* _EXERCISE GOAL_:
Copy the records below exactly, leaving out every picture.
------------------------------------
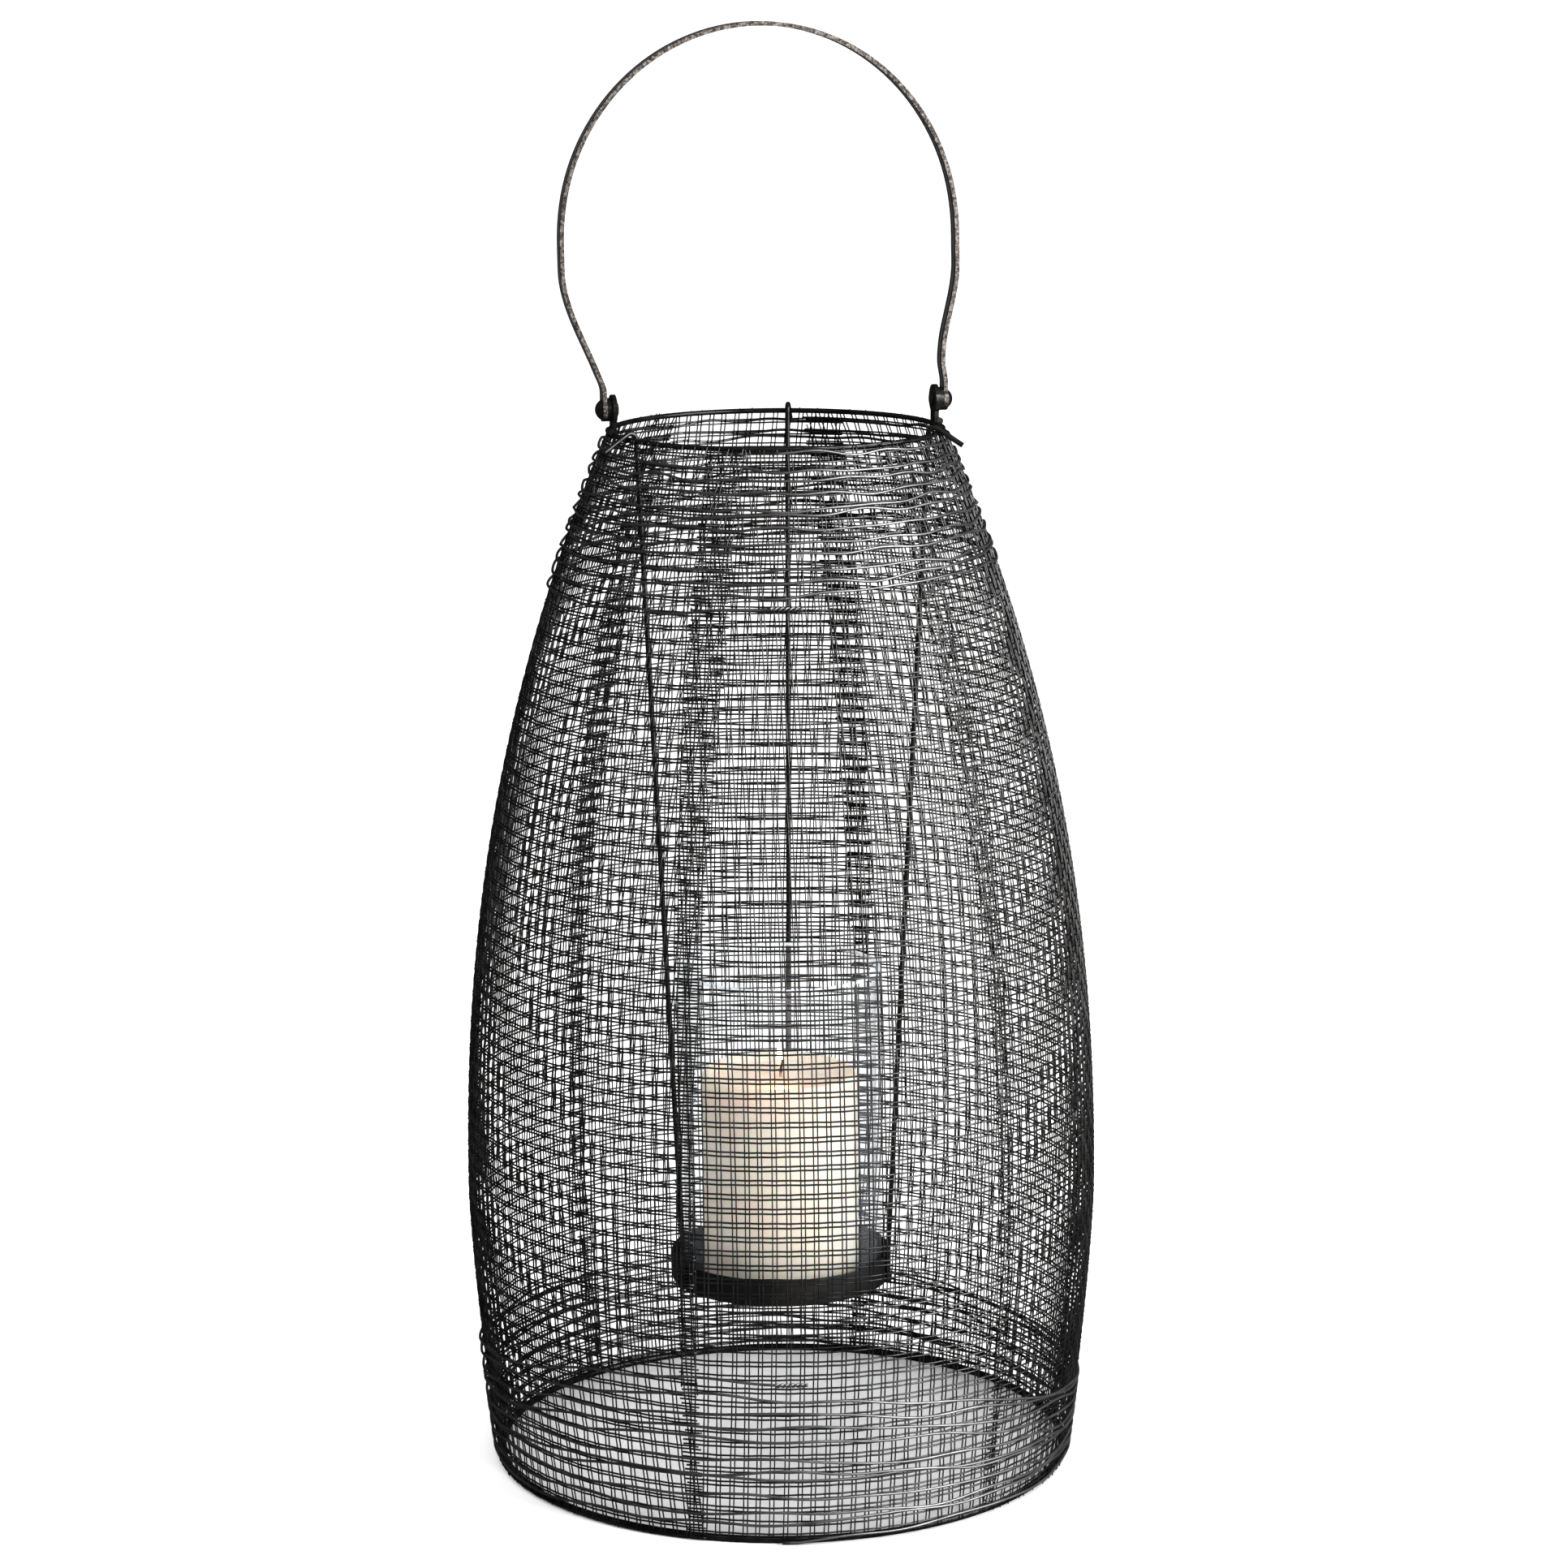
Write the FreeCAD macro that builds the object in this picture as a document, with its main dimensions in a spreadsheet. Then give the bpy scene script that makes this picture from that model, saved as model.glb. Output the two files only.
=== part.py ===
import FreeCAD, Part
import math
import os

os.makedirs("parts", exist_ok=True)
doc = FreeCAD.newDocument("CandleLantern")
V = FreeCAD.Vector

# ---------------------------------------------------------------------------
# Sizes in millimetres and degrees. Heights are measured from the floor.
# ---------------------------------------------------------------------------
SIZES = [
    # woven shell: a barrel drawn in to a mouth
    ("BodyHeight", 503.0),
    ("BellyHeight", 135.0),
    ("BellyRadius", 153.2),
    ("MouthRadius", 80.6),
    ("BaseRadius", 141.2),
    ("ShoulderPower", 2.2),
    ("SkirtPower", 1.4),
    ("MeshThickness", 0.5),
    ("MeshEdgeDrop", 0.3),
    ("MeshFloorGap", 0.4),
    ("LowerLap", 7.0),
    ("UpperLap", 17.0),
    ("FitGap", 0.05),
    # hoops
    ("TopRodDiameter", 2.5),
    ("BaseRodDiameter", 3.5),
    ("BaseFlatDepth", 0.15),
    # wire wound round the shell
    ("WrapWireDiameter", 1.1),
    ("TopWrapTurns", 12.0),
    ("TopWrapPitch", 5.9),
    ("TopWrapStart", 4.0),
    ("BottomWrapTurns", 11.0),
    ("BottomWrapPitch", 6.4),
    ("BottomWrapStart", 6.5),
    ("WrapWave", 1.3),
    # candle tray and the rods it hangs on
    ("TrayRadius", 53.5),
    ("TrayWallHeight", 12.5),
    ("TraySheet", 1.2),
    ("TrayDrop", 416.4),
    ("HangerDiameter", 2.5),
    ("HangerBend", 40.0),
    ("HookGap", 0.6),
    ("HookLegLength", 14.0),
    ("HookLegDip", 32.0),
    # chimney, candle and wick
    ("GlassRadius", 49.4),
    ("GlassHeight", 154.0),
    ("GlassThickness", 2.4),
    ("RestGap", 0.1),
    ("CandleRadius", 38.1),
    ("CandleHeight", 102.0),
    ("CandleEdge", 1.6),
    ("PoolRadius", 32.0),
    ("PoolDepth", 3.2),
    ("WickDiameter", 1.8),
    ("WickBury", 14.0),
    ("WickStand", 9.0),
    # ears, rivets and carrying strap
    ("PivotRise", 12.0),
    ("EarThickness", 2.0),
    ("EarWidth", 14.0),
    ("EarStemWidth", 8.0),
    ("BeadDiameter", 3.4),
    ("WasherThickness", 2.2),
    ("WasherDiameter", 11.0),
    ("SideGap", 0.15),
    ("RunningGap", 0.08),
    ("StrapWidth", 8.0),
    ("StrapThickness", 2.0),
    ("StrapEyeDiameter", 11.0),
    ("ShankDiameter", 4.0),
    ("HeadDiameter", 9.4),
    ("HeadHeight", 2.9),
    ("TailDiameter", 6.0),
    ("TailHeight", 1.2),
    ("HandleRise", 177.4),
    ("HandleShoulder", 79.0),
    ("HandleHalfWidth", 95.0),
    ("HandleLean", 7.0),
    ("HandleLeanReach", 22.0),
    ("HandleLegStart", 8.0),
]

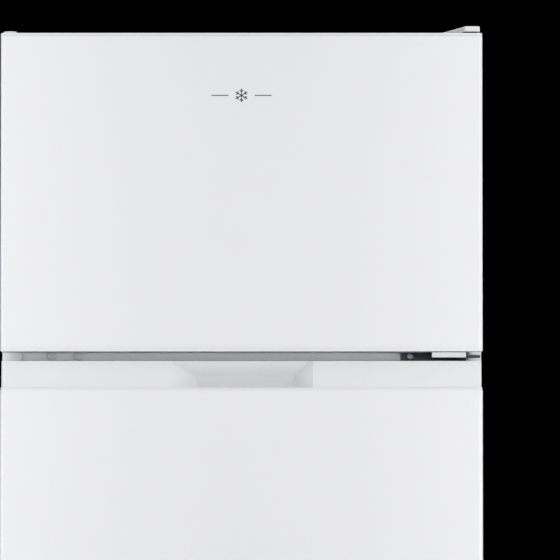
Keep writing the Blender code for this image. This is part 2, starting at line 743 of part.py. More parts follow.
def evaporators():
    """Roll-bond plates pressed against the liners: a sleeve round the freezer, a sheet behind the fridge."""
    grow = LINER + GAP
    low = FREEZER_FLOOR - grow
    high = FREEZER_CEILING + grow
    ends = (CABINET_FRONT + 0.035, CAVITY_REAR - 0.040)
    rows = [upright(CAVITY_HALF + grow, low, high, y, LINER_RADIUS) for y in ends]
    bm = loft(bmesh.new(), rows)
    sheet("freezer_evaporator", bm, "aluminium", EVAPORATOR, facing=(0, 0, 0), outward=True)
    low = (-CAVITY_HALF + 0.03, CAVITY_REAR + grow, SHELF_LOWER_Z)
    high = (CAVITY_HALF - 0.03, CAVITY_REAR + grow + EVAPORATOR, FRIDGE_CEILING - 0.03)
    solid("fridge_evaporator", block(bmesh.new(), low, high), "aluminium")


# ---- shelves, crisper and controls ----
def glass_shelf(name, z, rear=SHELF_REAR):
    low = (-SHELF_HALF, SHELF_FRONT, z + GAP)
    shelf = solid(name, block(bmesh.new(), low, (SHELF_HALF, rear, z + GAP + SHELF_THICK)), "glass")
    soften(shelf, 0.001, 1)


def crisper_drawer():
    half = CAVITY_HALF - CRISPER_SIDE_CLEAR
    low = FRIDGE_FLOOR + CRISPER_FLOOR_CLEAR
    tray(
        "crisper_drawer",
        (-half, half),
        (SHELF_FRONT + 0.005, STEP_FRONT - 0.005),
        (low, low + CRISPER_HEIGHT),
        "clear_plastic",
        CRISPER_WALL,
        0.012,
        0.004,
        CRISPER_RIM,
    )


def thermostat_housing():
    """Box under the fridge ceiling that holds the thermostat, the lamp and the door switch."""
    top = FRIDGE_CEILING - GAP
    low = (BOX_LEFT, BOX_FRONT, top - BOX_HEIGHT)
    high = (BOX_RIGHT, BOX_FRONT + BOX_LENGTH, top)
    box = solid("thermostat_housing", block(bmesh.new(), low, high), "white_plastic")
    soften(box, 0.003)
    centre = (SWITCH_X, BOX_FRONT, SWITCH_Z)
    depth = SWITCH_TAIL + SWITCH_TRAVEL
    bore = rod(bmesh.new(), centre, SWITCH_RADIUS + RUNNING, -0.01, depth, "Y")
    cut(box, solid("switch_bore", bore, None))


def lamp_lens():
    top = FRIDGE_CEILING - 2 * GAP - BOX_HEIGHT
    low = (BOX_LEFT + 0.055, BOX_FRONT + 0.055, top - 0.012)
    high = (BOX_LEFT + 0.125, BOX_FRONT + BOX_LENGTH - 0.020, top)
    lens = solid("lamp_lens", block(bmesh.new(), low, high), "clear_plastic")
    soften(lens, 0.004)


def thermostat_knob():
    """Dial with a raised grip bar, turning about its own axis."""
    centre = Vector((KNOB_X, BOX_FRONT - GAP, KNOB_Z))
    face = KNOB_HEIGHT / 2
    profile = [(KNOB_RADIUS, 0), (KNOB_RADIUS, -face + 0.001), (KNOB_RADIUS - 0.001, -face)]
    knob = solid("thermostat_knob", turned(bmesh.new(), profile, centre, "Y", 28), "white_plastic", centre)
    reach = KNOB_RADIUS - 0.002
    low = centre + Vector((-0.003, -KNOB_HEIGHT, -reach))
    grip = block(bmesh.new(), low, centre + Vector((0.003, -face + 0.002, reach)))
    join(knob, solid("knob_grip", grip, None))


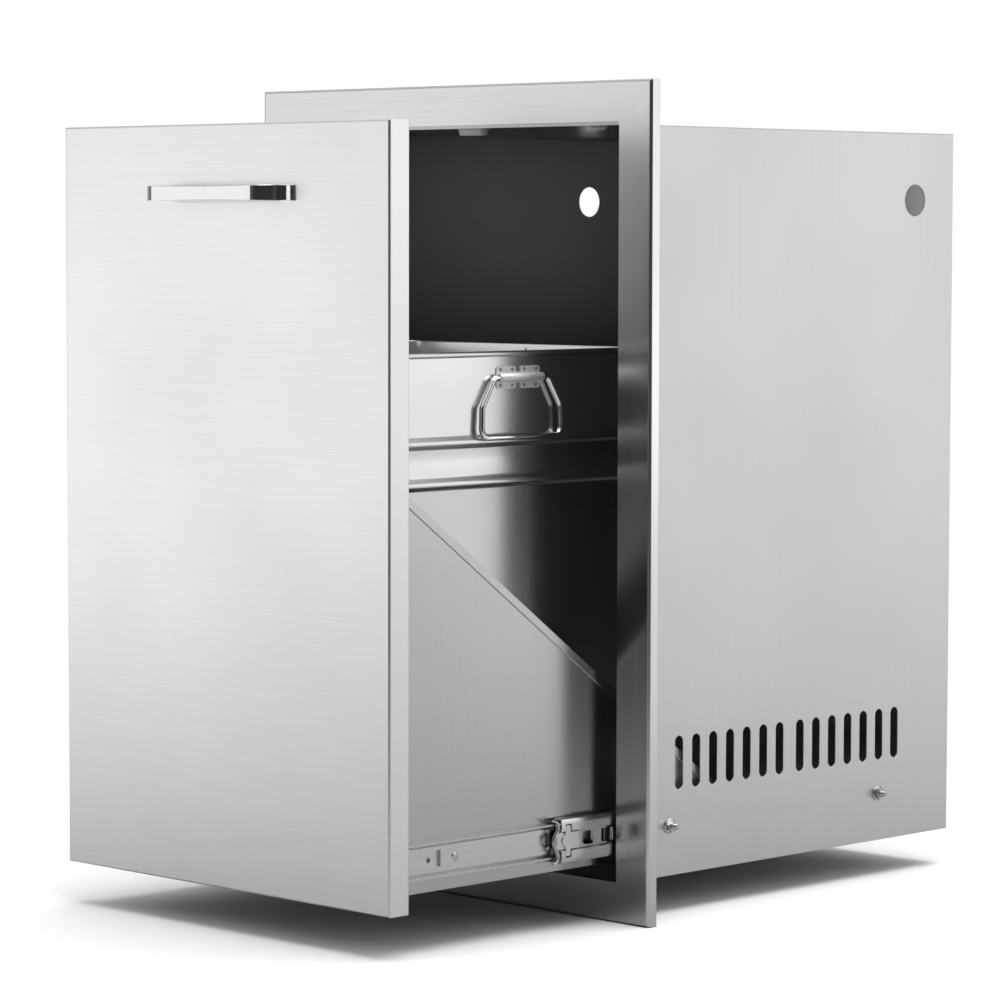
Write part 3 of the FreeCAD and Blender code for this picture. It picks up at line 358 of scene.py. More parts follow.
------------------------------------
* _OUTPUT FOR THIS TASK_:
Write the FreeCAD macro that builds the object in this picture as a document, with its main dimensions in a spreadsheet. Then give the bpy scene script that makes this picture from that model, saved as model.glb. Output the two files only.
=== part.py ===
import FreeCAD, Part
import math
import os

os.makedirs("parts", exist_ok=True)
doc = FreeCAD.newDocument("CandleLantern")
V = FreeCAD.Vector

# ---------------------------------------------------------------------------
# Sizes in millimetres and degrees. Heights are measured from the floor.
# ---------------------------------------------------------------------------
SIZES = [
    # woven shell: a barrel drawn in to a mouth
    ("BodyHeight", 503.0),
    ("BellyHeight", 135.0),
    ("BellyRadius", 153.2),
    ("MouthRadius", 80.6),
    ("BaseRadius", 141.2),
    ("ShoulderPower", 2.2),
    ("SkirtPower", 1.4),
    ("MeshThickness", 0.5),
    ("MeshEdgeDrop", 0.3),
    ("MeshFloorGap", 0.4),
    ("LowerLap", 7.0),
    ("UpperLap", 17.0),
    ("FitGap", 0.05),
    # hoops
    ("TopRodDiameter", 2.5),
    ("BaseRodDiameter", 3.5),
    ("BaseFlatDepth", 0.15),
    # wire wound round the shell
    ("WrapWireDiameter", 1.1),
    ("TopWrapTurns", 12.0),
    ("TopWrapPitch", 5.9),
    ("TopWrapStart", 4.0),
    ("BottomWrapTurns", 11.0),
    ("BottomWrapPitch", 6.4),
    ("BottomWrapStart", 6.5),
    ("WrapWave", 1.3),
    # candle tray and the rods it hangs on
    ("TrayRadius", 53.5),
    ("TrayWallHeight", 12.5),
    ("TraySheet", 1.2),
    ("TrayDrop", 416.4),
    ("HangerDiameter", 2.5),
    ("HangerBend", 40.0),
    ("HookGap", 0.6),
    ("HookLegLength", 14.0),
    ("HookLegDip", 32.0),
    # chimney, candle and wick
    ("GlassRadius", 49.4),
    ("GlassHeight", 154.0),
    ("GlassThickness", 2.4),
    ("RestGap", 0.1),
    ("CandleRadius", 38.1),
    ("CandleHeight", 102.0),
    ("CandleEdge", 1.6),
    ("PoolRadius", 32.0),
    ("PoolDepth", 3.2),
    ("WickDiameter", 1.8),
    ("WickBury", 14.0),
    ("WickStand", 9.0),
    # ears, rivets and carrying strap
    ("PivotRise", 12.0),
    ("EarThickness", 2.0),
    ("EarWidth", 14.0),
    ("EarStemWidth", 8.0),
    ("BeadDiameter", 3.4),
    ("WasherThickness", 2.2),
    ("WasherDiameter", 11.0),
    ("SideGap", 0.15),
    ("RunningGap", 0.08),
    ("StrapWidth", 8.0),
    ("StrapThickness", 2.0),
    ("StrapEyeDiameter", 11.0),
    ("ShankDiameter", 4.0),
    ("HeadDiameter", 9.4),
    ("HeadHeight", 2.9),
    ("TailDiameter", 6.0),
    ("TailHeight", 1.2),
    ("HandleRise", 177.4),
    ("HandleShoulder", 79.0),
    ("HandleHalfWidth", 95.0),
    ("HandleLean", 7.0),
    ("HandleLeanReach", 22.0),
    ("HandleLegStart", 8.0),
]

Keep writing the Blender code for this image. This is part 2, starting at line 743 of part.py. More parts follow.
def evaporators():
    """Roll-bond plates pressed against the liners: a sleeve round the freezer, a sheet behind the fridge."""
    grow = LINER + GAP
    low = FREEZER_FLOOR - grow
    high = FREEZER_CEILING + grow
    ends = (CABINET_FRONT + 0.035, CAVITY_REAR - 0.040)
    rows = [upright(CAVITY_HALF + grow, low, high, y, LINER_RADIUS) for y in ends]
    bm = loft(bmesh.new(), rows)
    sheet("freezer_evaporator", bm, "aluminium", EVAPORATOR, facing=(0, 0, 0), outward=True)
    low = (-CAVITY_HALF + 0.03, CAVITY_REAR + grow, SHELF_LOWER_Z)
    high = (CAVITY_HALF - 0.03, CAVITY_REAR + grow + EVAPORATOR, FRIDGE_CEILING - 0.03)
    solid("fridge_evaporator", block(bmesh.new(), low, high), "aluminium")


# ---- shelves, crisper and controls ----
def glass_shelf(name, z, rear=SHELF_REAR):
    low = (-SHELF_HALF, SHELF_FRONT, z + GAP)
    shelf = solid(name, block(bmesh.new(), low, (SHELF_HALF, rear, z + GAP + SHELF_THICK)), "glass")
    soften(shelf, 0.001, 1)


def crisper_drawer():
    half = CAVITY_HALF - CRISPER_SIDE_CLEAR
    low = FRIDGE_FLOOR + CRISPER_FLOOR_CLEAR
    tray(
        "crisper_drawer",
        (-half, half),
        (SHELF_FRONT + 0.005, STEP_FRONT - 0.005),
        (low, low + CRISPER_HEIGHT),
        "clear_plastic",
        CRISPER_WALL,
        0.012,
        0.004,
        CRISPER_RIM,
    )


def thermostat_housing():
    """Box under the fridge ceiling that holds the thermostat, the lamp and the door switch."""
    top = FRIDGE_CEILING - GAP
    low = (BOX_LEFT, BOX_FRONT, top - BOX_HEIGHT)
    high = (BOX_RIGHT, BOX_FRONT + BOX_LENGTH, top)
    box = solid("thermostat_housing", block(bmesh.new(), low, high), "white_plastic")
    soften(box, 0.003)
    centre = (SWITCH_X, BOX_FRONT, SWITCH_Z)
    depth = SWITCH_TAIL + SWITCH_TRAVEL
    bore = rod(bmesh.new(), centre, SWITCH_RADIUS + RUNNING, -0.01, depth, "Y")
    cut(box, solid("switch_bore", bore, None))


def lamp_lens():
    top = FRIDGE_CEILING - 2 * GAP - BOX_HEIGHT
    low = (BOX_LEFT + 0.055, BOX_FRONT + 0.055, top - 0.012)
    high = (BOX_LEFT + 0.125, BOX_FRONT + BOX_LENGTH - 0.020, top)
    lens = solid("lamp_lens", block(bmesh.new(), low, high), "clear_plastic")
    soften(lens, 0.004)


def thermostat_knob():
    """Dial with a raised grip bar, turning about its own axis."""
    centre = Vector((KNOB_X, BOX_FRONT - GAP, KNOB_Z))
    face = KNOB_HEIGHT / 2
    profile = [(KNOB_RADIUS, 0), (KNOB_RADIUS, -face + 0.001), (KNOB_RADIUS - 0.001, -face)]
    knob = solid("thermostat_knob", turned(bmesh.new(), profile, centre, "Y", 28), "white_plastic", centre)
    reach = KNOB_RADIUS - 0.002
    low = centre + Vector((-0.003, -KNOB_HEIGHT, -reach))
    grip = block(bmesh.new(), low, centre + Vector((0.003, -face + 0.002, reach)))
    join(knob, solid("knob_grip", grip, None))


Write part 3 of the FreeCAD and Blender code for this picture. It picks up at line 358 of scene.py. More parts follow.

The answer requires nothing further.